# dehydrating sour cherries



## vicki in NW OH (May 10, 2002)

The dried sour cherries that I have bought are sweetened with either sugar or corn syrup. My tree is loaded with cherries, and I would like to know if anyone has dried them and added sweetening before drying. Unsweetened dried sour cherries taste even more sour than before they are dried. 

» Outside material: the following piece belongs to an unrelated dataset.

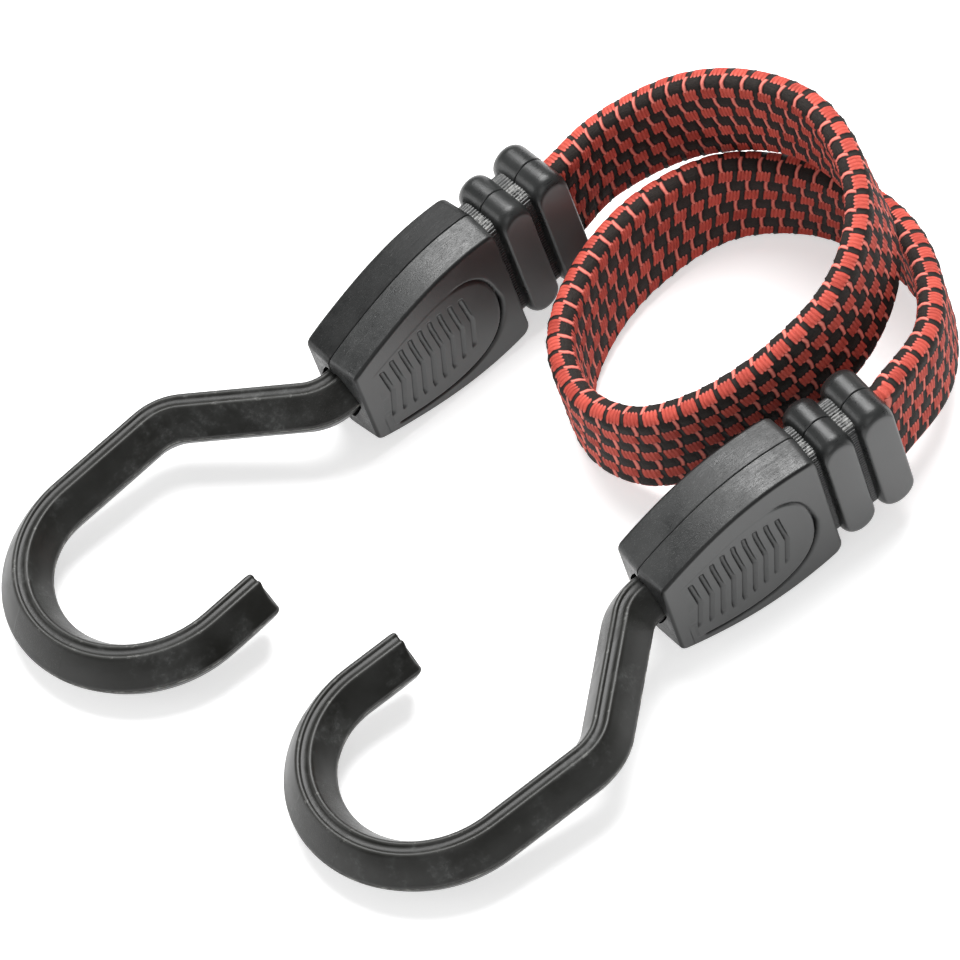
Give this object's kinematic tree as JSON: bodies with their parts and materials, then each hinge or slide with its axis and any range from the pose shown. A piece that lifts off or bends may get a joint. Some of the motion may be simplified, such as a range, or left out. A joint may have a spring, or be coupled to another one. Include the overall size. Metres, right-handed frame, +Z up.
{
  "type": "bungee cord",
  "caption": "Flat elastic luggage strap with a woven cover, lying in an open loop, and a moulded plastic hook in a gripped housing at each end.",
  "frame": {"origin": "on the ground plane under the middle of the two fittings' bounding box; the strap is left out of it", "axes": "+Z up from the surface it lies on; both hooks point along -X and the strap loops round on the +X side; +Y is the side of the left fitting, away from the viewer"},
  "size_m": [0.1609, 0.113, 0.0422],
  "materials": {
    "hook_plastic": "satin black moulded plastic with fine drag lines",
    "housing_plastic": "satin black moulded plastic, lightly scuffed, grained on the narrow faces",
    "collar_plastic": "satin black moulded plastic, glossy on the crowns of the ribs, knurled necks",
    "woven_cover": "tight flat weave of red and black yarns",
    "rubber_strand": "matt natural latex",
    "steel": "plain zinc plated steel"
  },
  "bodies": {
    "root": {"left_hook": "hook_plastic", "left_hook_pin": "steel", "left_housing_near": "housing_plastic", "left_housing_far": "housing_plastic", "left_collar_near": "collar_plastic", "left_collar_far": "collar_plastic", "left_strap_clamp": "steel", "right_hook": "hook_plastic", "right_hook_pin": "steel", "right_housing_near": "housing_plastic", "right_housing_far": "housing_plastic", "right_collar_near": "collar_plastic", "right_collar_far": "collar_plastic", "right_strap_clamp": "steel", "strap_cover": "woven_cover", "strap_strand_1": "rubber_strand", "strap_strand_2": "rubber_strand", "strap_strand_3": "rubber_strand", "strap_strand_4": "rubber_strand", "strap_strand_5": "rubber_strand"}
  },
  "joints": []
}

What did you use, and did it work well?


----------



## NEfarmgirl (Jan 27, 2009)

You can simmer them in a simple syrup (sugar and water) for a while and then dry them and it is supposed to help cut the tartness. I did try it with cranberries and it did help a little--cooked them for about 10 minutes and let them cool in the syrup. I used a light syrup but I don't know if using a heavier syrup would make them sweeter?


----------



## vicki in NW OH (May 10, 2002)

NEfarmgirl said:


> You can simmer them in a simple syrup (sugar and water) for a while and then dry them and it is supposed to help cut the tartness. I did try it with cranberries and it did help a little--cooked them for about 10 minutes and let them cool in the syrup. I used a light syrup but I don't know if using a heavier syrup would make them sweeter?

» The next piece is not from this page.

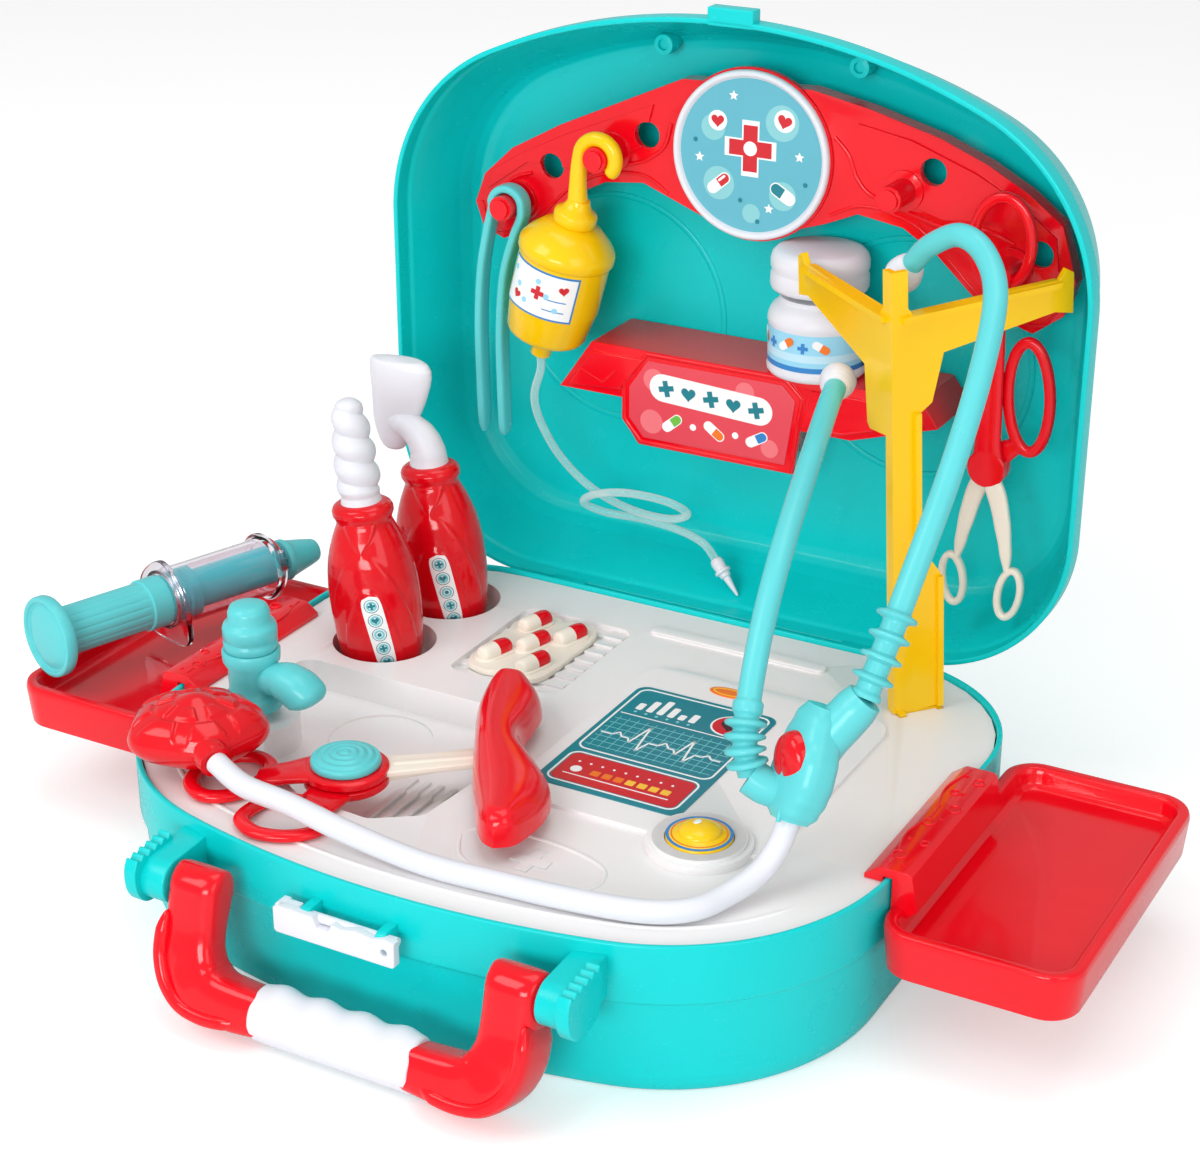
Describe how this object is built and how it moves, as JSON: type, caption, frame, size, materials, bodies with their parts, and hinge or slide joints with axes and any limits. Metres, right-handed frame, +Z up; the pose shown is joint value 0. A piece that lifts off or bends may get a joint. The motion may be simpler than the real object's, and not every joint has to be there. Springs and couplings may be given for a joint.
{
  "type": "toy doctor case",
  "caption": "Open toy doctor carry case with a play deck, side trays, drip stand, hanger rack and medicine shelf in the lid, and toy instruments in their places.",
  "frame": {"origin": "middle of the underside of the base, on the table", "axes": "+X to the right tray, +Y to the hinge and the lid, +Z up"},
  "size_m": [0.4677, 0.3476, 0.3201],
  "materials": {
    "shell_teal": "smooth",
    "deck_white": "smooth",
    "screw_steel": "satin",
    "printed_label": "printed",
    "button_yellow": "smooth",
    "spring_steel": "satin",
    "red_gloss": "glossy",
    "white_soft": "smooth",
    "yellow_gloss": "glossy",
    "aqua": "smooth",
    "clear_plastic": "clear",
    "cream": "smooth"
  },
  "bodies": {
    "base": {"base_shell": "shell_teal", "deck_panel": "deck_white", "deck_screws": "screw_steel", "monitor_label": "printed_label", "button_spring": "spring_steel", "scissor_half_low": "red_gloss", "scissor_blades_low": "cream", "scissor_cap": "aqua"},
    "button": {"press_button": "button_yellow"},
    "handle": {"handle_frame": "red_gloss", "handle_grip": "white_soft"},
    "latch": {"front_latch": "deck_white"},
    "right_tray": {"right_tray": "red_gloss"},
    "left_tray": {"left_tray": "red_gloss"},
    "tap": {"tap_body": "aqua"},
    "tap_knob": {"tap_knob": "aqua"},
    "stand": {"iv_stand": "yellow_gloss"},
    "stethoscope": {"steth_yoke": "aqua", "yoke_button": "red_gloss", "left_ear_tube": "aqua", "right_ear_tube": "aqua", "left_ear_tip": "white_soft", "right_ear_tip": "white_soft", "steth_hose": "white_soft", "chestpiece": "red_gloss"},
    "lid": {"lid_shell": "shell_teal", "hanger_rack": "red_gloss", "rack_badge": "printed_label", "medicine_shelf": "red_gloss", "shelf_plaque": "printed_label", "lid_screws": "screw_steel"},
    "drip": {"iv_bottle": "yellow_gloss", "iv_hook_cap": "yellow_gloss", "drip_tube": "clear_plastic", "drip_needle": "white_soft"},
    "tweezers": {"tweezers": "aqua"},
    "pill_bottle": {"pill_bottle": "white_soft"},
    "pill_cap": {"pill_bottle_cap": "white_soft"},
    "forceps_hung": {"forceps_left": "red_gloss", "forceps_pivot": "cream"},
    "forceps_free": {"forceps_right": "red_gloss"},
    "drill": {"drill_handle": "red_gloss", "drill_tip": "cream"},
    "mirror": {"mirror_handle": "red_gloss", "mirror_head": "cream"},
    "pill_board": {"pill_board": "cream", "pills": "red_gloss"},
    "scissor_top": {"scissor_half_top": "red_gloss", "scissor_blades_top": "cream"},
    "kidney_dish": {"kidney_dish": "red_gloss"},
    "syringe": {"syringe_barrel": "clear_plastic", "syringe_nozzle": "aqua"},
    "plunger": {"syringe_plunger": "aqua"}
  },
  "joints": [
    {"name": "lid_hinge", "type": "hinge", "parent": "base", "child": "lid", "pos_m": [0, 0.1305, 0.0572], "axis": [1, 0, 0], "range_deg": [-7, 0]},
    {"name": "handle_pivot", "type": "hinge", "parent": "base", "child": "handle", "pos_m": [0, -0.139, 0.048], "axis": [-1, 0, 0], "range_deg": [0, 88]},
    {"name": "latch_pivot", "type": "hinge", "parent": "base", "child": "latch", "pos_m": [0, -0.136, 0.049], "axis": [-1, 0, 0], "range_deg": [0, 100]},
    {"name": "right_tray_lift", "type": "slide", "parent": "base", "child": "right_tray", "axis": [0, 0, 1], "range_m": [0, 0.03]},
    {"name": "left_tray_lift", "type": "slide", "parent": "base", "child": "left_tray", "axis": [0, 0, 1], "range_m": [0, 0.03]},
    {"name": "tap_swivel", "type": "hinge", "parent": "base", "child": "tap", "pos_m": [-0.116, -0.038, 0.07], "axis": [0, 0, 1], "range_deg": [-8, 70]},
    {"name": "knob_turn", "type": "hinge", "parent": "tap", "child": "tap_knob", "pos_m": [-0.116, -0.038, 0.1], "axis": [0, 0, 1], "range_deg": [0, 180]},
    {"name": "button_press", "type": "slide", "parent": "base", "child": "button", "axis": [0, 0, -1], "range_m": [0, 0.002], "stiffness_N_per_m": 300, "deforming": ["button_spring"]},
    {"name": "stand_lift", "type": "slide", "parent": "base", "child": "stand", "axis": [0, 0, 1], "range_m": [0, 0.008]},
    {"name": "stethoscope_lift", "type": "slide", "parent": "stand", "child": "stethoscope", "axis": [0, 0, 1], "range_m": [0, 0.004]},
    {"name": "drip_slide", "type": "slide", "parent": "lid", "child": "drip", "axis": [0, -1, 0], "range_m": [0, 0.012]},
    {"name": "tweezers_swing", "type": "hinge", "parent": "lid", "child": "tweezers", "pos_m": [-0.108, 0.15, 0.2227], "axis": [0, 1, 0], "range_deg": [0, 10]},
    {"name": "pill_bottle_slide", "type": "slide", "parent": "lid", "child": "pill_bottle", "axis": [1, 0, 0], "range_m": [0, 0.018]},
    {"name": "cap_turn", "type": "hinge", "parent": "pill_bottle", "child": "pill_cap", "pos_m": [0.036, 0.157, 0.21], "axis": [0, 0, 1], "range_deg": [0, 180]},
    {"name": "forceps_swing", "type": "hinge", "parent": "lid", "child": "forceps_hung", "pos_m": [0.117, 0.146, 0.2257], "axis": [0, 1, 0], "range_deg": [-1, 4]},
    {"name": "forceps_open", "type": "hinge", "parent": "forceps_hung", "child": "forceps_free", "pos_m": [0.117, 0.148, 0.146], "axis": [0, 1, 0], "range_deg": [0, 6]},
    {"name": "drill_lift", "type": "slide", "parent": "base", "child": "drill", "axis": [0, 0, 1], "range_m": [0, 0.06]},
    {"name": "mirror_lift", "type": "slide", "parent": "base", "child": "mirror", "axis": [0, 0, 1], "range_m": [0, 0.06]},
    {"name": "pill_board_lift", "type": "slide", "parent": "base", "child": "pill_board", "axis": [0, 0, 1], "range_m": [0, 0.02]},
    {"name": "scissors_open", "type": "hinge", "parent": "base", "child": "scissor_top", "pos_m": [-0.052, -0.067, 0.062], "axis": [0, 0, -1], "range_deg": [0, 10]},
    {"name": "dish_lift", "type": "slide", "parent": "base", "child": "kidney_dish", "axis": [0, 0, 1], "range_m": [0, 0.04]},
    {"name": "syringe_lift", "type": "slide", "parent": "left_tray", "child": "syringe", "axis": [0, 0, 1], "range_m": [0, 0.03]},
    {"name": "plunger_slide", "type": "slide", "parent": "syringe", "child": "plunger", "axis": [0.3076, 0.9514, -0.0129], "range_m": [0, 0.038]}
  ]
}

Thanks, I think I'll try that even though I really do not like using sugar. I could try honey maybe. I do love dried cherries, though, and might make an exception using sugar.


----------



## nappy (Aug 17, 2003)

Love the taste of honey but its flavor might overpower the cherries. Just my personal opinion. We dried them without sweetening and find the cherries sour but still tasty.


----------